Day 37, Mat129: Calculus I

• We'll meet here on Friday.
• Your 4.3 homework is due today.
• I've assigned 4.4 homework for next Monday, and 4.5 for next Wednesday.
• Your exams are returned.
  • The exam

  As I said, I'm going to drop the lowest of your three midterms. That being said, in many cases, this was your lowest score. And the scores were generally low.

  For that reason I'll allow you to get some of your points back by correcting your exams. You can get up to 50% of your missed points back, if you'll fix anything that you did wrong. The best thing to do would be to write me a perfect exam. This will also help you to prepare for the final.

  You will need to:

  1. Print off a fresh copy of the exam
  2. Redo everything that you didn't get perfect
  3. Submit both copies of the exam (old and new) by Wednesday, 4/20.
  Everything you've corrected will earn back half the points.

  You have to earn back the points. If you don't redo a problem, you will get no points back.

  You may work with anyone: your classmate, the calc lab, me, etc.

• Some comments:
  1. In spite of my efforts, many of you mistook this function for either $f$ or something else. It's a graph of $f'$.
  2. Slant asymptotes are important.
  3. In the study of a function I should see $f'$ at least! Also $f''$, asymptotes, domain, symmetry, etc.
  4. Draw a picture!
  5. Don't forget: the anti-derivative of a function is actually a family of functions.
  6. Signed area. Triangles.
  7. Riemann sums. Sines and cosines without arguments are both "sins". Both require parenthesis, and something to eat. They're both hungry, hungry operators.

This is our last technique of integration. Then we end the semester with some applications of integration.

• The substitution rule is the chain rule backwards.

  Every differentiation rule is written backwards to create an integration rule. Substitution is the flip side of the chain rule.

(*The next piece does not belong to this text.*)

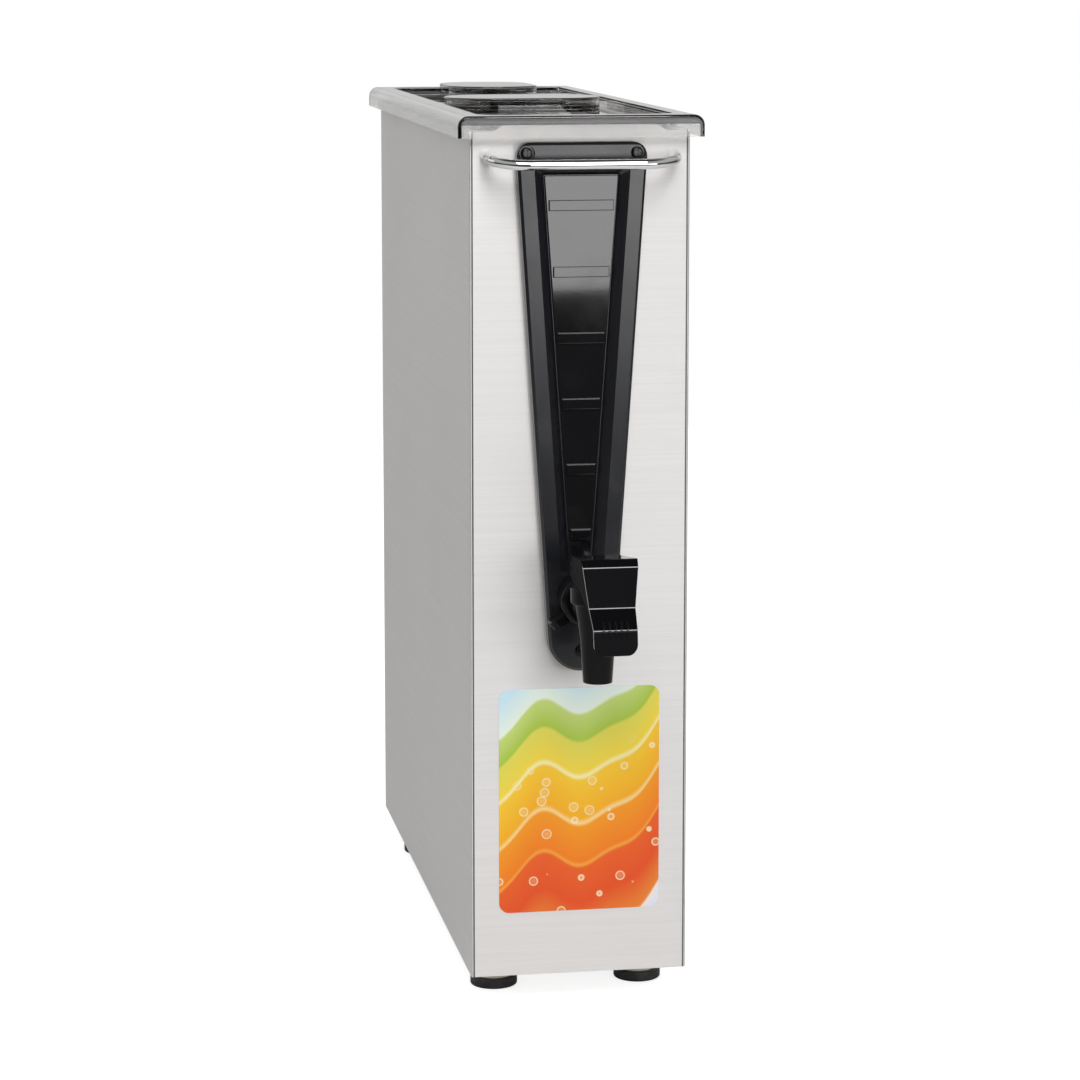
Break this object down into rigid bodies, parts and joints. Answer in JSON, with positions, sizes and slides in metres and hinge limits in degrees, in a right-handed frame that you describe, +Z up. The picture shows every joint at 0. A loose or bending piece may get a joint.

  • Q: What is the derivative of $\sin(x^3)$?

  • A: $\int{\cos(x^3)3x^2dx}=\sin(x^3)+C$

  That's a funny answer, but it suggests the general idea (but for a specific example). If we let

  $h(x)=\sin(x)$

  and

  $g(x)=x^3$

  then we can generalize this:

  • Q: What is the derivative of $h(g(x))$?

  • A: $\int{h'(g(x))g'(x)dx}=h(g(x))+C$

  So, in terms of a definite integral, the rule is that

  $h(g(b))-h(g(a))=\int_{a}^{b}h'(g(x))g'(x)dx$

  and, even better, let $u=g(x)$; then

  $\frac{du}{dx}=g'(x)$ or $du=g'(x)dx$,

  so

  $h(g(b))-h(g(a))=\int_{a}^{b}h'(g(x))g'(x)dx=\int_{g(a)}^{g(b)}h'(u)du$

  We re-express an integral in $x$ in terms of a variable $u$. Sometimes this method is called "u-substitution", in honor of our favorite substitution variable.

  Forgetting for a moment that we might know how to solve this!;), we can always do the change of variables

  $\int_{a}^{b}f(g(x))g'(x)dx=\int_{g(a)}^{g(b)}f(u)du$

  and hope that the integral on the right is easier to solve (certainly less cluttered). Notice especially the change in the limits on the integral.

  Writing it in this last way may be mysterious, because of the change of variable to u (and the change in the limits); but it's the disappearance of g'(x) that's really curious. It falls right out of the change of variables, however:

  $u=g(x)\Longrightarrow\frac{du}{dx}=g'(x)$ Solving for du, we get $du=g'(x)dx$ and hence that piece of the integrand disappears.

  The trick generally is to recognize the presence of a "chain-rule derivative" in the integrand -- that is a product that one can think of as $h'(g(x))g'(x)$.

  Indefinite integrals are a little simpler to think about: we might think of them this way: \[ \int f(g(x))g'(x)dx = \int f(u)du = F(u) + C = F(g(x)) + C \]

• Examples:
  • #2, p. 335
  • #5
  • #8
  • #19
  • #38
  • Then we'll start on your homework, if there's time remaining.... pp. 335--, #1, 3, 4, 7, 9, 11, 16, 20, 21, 22, 25, 32, 38, 39, 43, and 49 (due Wednesday, 4/20)

    Practice!